The voter registration and personal details of millions of Israeli citizens were leaked online on Monday, just two days before the country held general elections for its unicameral parliament, known as the Knesset.
Exposed information included the voter registration details of 6,528,565 Israelis and the personal details of 3,179,313 of Israel’s estimated 9.3 million total population.
For the latter, details like full names, phone numbers, ID card numbers, home addresses, gender, age, and political preferences were included.
A threat actor calling itself “The Israeli Autumn” took credit for the leak, according to reports from Israeli media, who said they received emails over the weekend with links to a Ghostbin page hosting the data.
But since Monday, the data has now been widely shared on multiple Telegram channels, Raveed Laeb, Product Manager at Israeli threat intelligence firm KELA, told The Record on Wednesday, after finding his own personal details in the leaked files.
According to the hacker, the source of this data is Elector, the website of an eponymous app developed by a company named Elector Software for Likud, the Israeli political party led by the country’s current prime minister Benjamin Netanyahu.
In February 2020, an Israeli web developer named Ran Bar-Zik, found that the app’s website had left exposed an API endpoint that allowed him to get a list of the site’s admins and their account details, including passwords.
Using those passwords, Bar-Zik said he was able to access a database containing the personal details of Israeli voters.
Bar-Zik’s discoveries, detailed in a blog post, caused a major media scandal in Israel in early 2020 because while political parties are granted access to Israel’s full voter database for reasons like political campaign planning, they are not supposed to share this data with third-parties.
At the time, Bar-Zik reported the app’s website snafu to its parent company, but the web developer also warned that it was unclear if other parties found the same issue before him and if they exploited the API to harvest the voter registration data of Israeli citizens.
However, Elector CEO Tzur Yamin has denied that this data came from his company, in both a private conversation with The Record and to Israeli newspaper The Calcalist, where he said he was the subject of an extortion attempt.

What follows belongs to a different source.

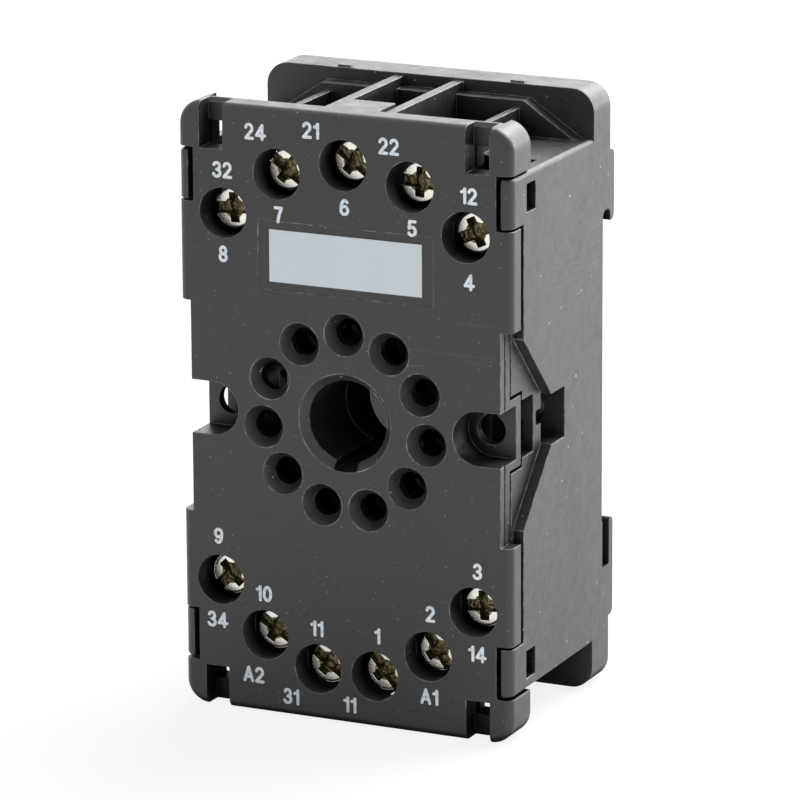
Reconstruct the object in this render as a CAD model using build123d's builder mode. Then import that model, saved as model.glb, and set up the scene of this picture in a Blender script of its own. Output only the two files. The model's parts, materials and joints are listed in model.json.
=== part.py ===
from build123d import *
import os
from math import cos, radians, sin

os.makedirs("parts", exist_ok=True)

# All sizes are in millimetres. Depths are measured back from the face of the cover, and heights
# in sketches are measured from the centre of the contact circle, which is half way up the socket.

# Overall size
body_width = 38.2
body_height = 66.0
body_depth = 27.0
tab_proud = 0.1

# Front cover
cover_plate = 2.4
cover_edge_round = 0.9
corner_radius = 2.6
skirt_wall = 1.5
end_skirt = 3.0
corner_skirt = 4.9
corner_skirt_length = 2.2
skirt_inner_radius = 1.1
waist_inset = 1.25
waist_half_height = 11.5
waist_groove = 0.3
waist_groove_depth = 1.0
tongue_width = 5.4
tongue_depth = 7.3

# Slots for a holding clip at the four corners of the cover, through a block behind the plate
clip_slot_width = 2.7
clip_slot_x = 15.22
top_slot_length = 4.95
bottom_slot_length = 4.5
clip_slot_notch = 2.2
clip_bridge = 2.4
clip_bridge_slope = 0.4
clip_block_wall = 0.8
catch_depth = 0.5
catch_front = 2.6
top_catch_width = 0.4
bottom_catch_width = 1.0

# Contact circle and guide hole
pin_count = 11
pin_circle = 19.05
pin_hole_radius = 1.5
pin_lead_radius = 2.3
pin_lead_angle = 67
guide_radius = 4.45
guide_lead_radius = 5.3
guide_lead_angle = 90
guide_wall = 1.95
guide_tube_depth = 9.5
key_width = 2.6
bulge_radius = 4.8
bulge_reach = 0.9
bulge_angle = 26
bulge_top = 0.5

# Terminals: how far out they spread, as a share of the half width, and how far in from their end
top_terminals = ((0.0, 5.4), (0.398, 7.0), (0.728, 11.7))
bottom_terminals = ((0.173, 5.7), (0.497, 8.7), (0.77, 14.2))
driver_room = 0.4

# Marking field on the cover
field_width = 20.1
field_height = 7.4
field_x = 0.2
field_z = 17.25
field_recess = 0.15
label_width = 17.5
label_height = 5.6
label_thickness = 0.12

# Mounting cups at the sides of the cover
cup_x = 15.3
cup_radius = 2.9
cup_wall = 0.9
cup_depth = 4.0
cup_floor = 1.2
mount_x = 15.0
mount_hole_radius = 1.6
keyhole_width = 1.4
keyhole_height = 2.3

# Snap arms on the cover and the tabs that they hold
tab_inset = 10.5
tab_height = 5.3
tab_gap = 0.25
tab_wrap = 1.2
tab_round = 1.15
tab_side_gap = 0.55
window_rise = 1.1
window_height = 3.0
window_front = 3.85
window_width = 2.3
arm_thickness = 0.85
arm_clearance = 0.25
arm_height = 2.4
nose_reach = 0.35
nose_clearance = 0.15
nose_flat = 0.4

# Base housing
side_wall = 1.5
side_wall_front = 3.1
wall_edge_round = 0.5
floor_depth = 9.8
flange_thickness = 4.7
rail_strip_height = 0.8
flange_radius = 2.5
flange_edge_round = 0.35
nub_width = 1.6
nub_height = 0.2
nub_x = 10.1
guide_well_depth = 17.5
pin_well_depth = 14.0
cutout_front_height = 11.2
cutout_back_height = 2.75
cutout_front_depth = 2.2
cutout_slope_depth = 10.3
cutout_depth = 13.8
inner_wall = 1.2
post_back = 10.4
inner_wall_front = 2.7
inner_wall_half_height = 11.9
inner_window_half_height = 3.1
inner_window_back = 8.4
cup_clearance = 0.35
post_notch_depth = 1.3
post_notch_height = 1.6
tunnel_inner_x = 12.4
mount_back_hole_radius = 1.75

# Ribs between the wire compartments, spread out as shares of the half width like the terminals
rib_front = 2.7
rib_gap = 0.2
tall_rib = 1.15
low_rib = 0.8
tall_rib_inset = 0.3
low_rib_inset = 2.2
top_tall_rib_spread = 0.181
top_low_rib_spread = 0.573
top_tall_rib_start = 16.5
top_low_rib_start = 18.6
bottom_tall_rib_spread = 0.332
bottom_outer_rib_spread = 0.647
bottom_inner_rib_spread = 0.615
bottom_rib_start = 15.2
rib_step_gap = 0.25
ledge_thickness = 1.8
ledge_inset = 1.4
ledge_spread = 0.618

# Rail channel on the back
rail_height = 35.0
rail_play = 0.2
rail_channel_depth = 3.0
rail_top = 19.45
rail_edge_round = 0.7
hook_groove = 2.0
hook_groove_round = 0.8
hook_overlap = 1.4
hook_top = 25.7
foot_groove_depth = 2.8
foot_lip = 1.0
foot_lip_round = 0.4
foot_overlap = 0.9
foot_groove_bottom = 20.0
foot_bottom = 25.8
spring_thickness = 0.3
spring_width = 1.4
spring_side_gap = 0.15
spring_span = 27.0
spring_rise = 4.1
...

Bas-Zik, who reported on this new leak for local news agency Haaretz, was also unable to link the leak to Elector, despite a report from The Times of Israel suggesting the two incidents are connected.
Several Israeli political experts have theorized this week that the data could have been leaked to damage the Likud party’s public image and trust; however, the leak doesn’t appear to have had any impact as Likud is expected to win the March 2021 Knesset elections.
Article updated to add the Elector’s CEO statements about the extortion attempt and clarify that the link between the 2020 incident and this leak are yet to be formally proven.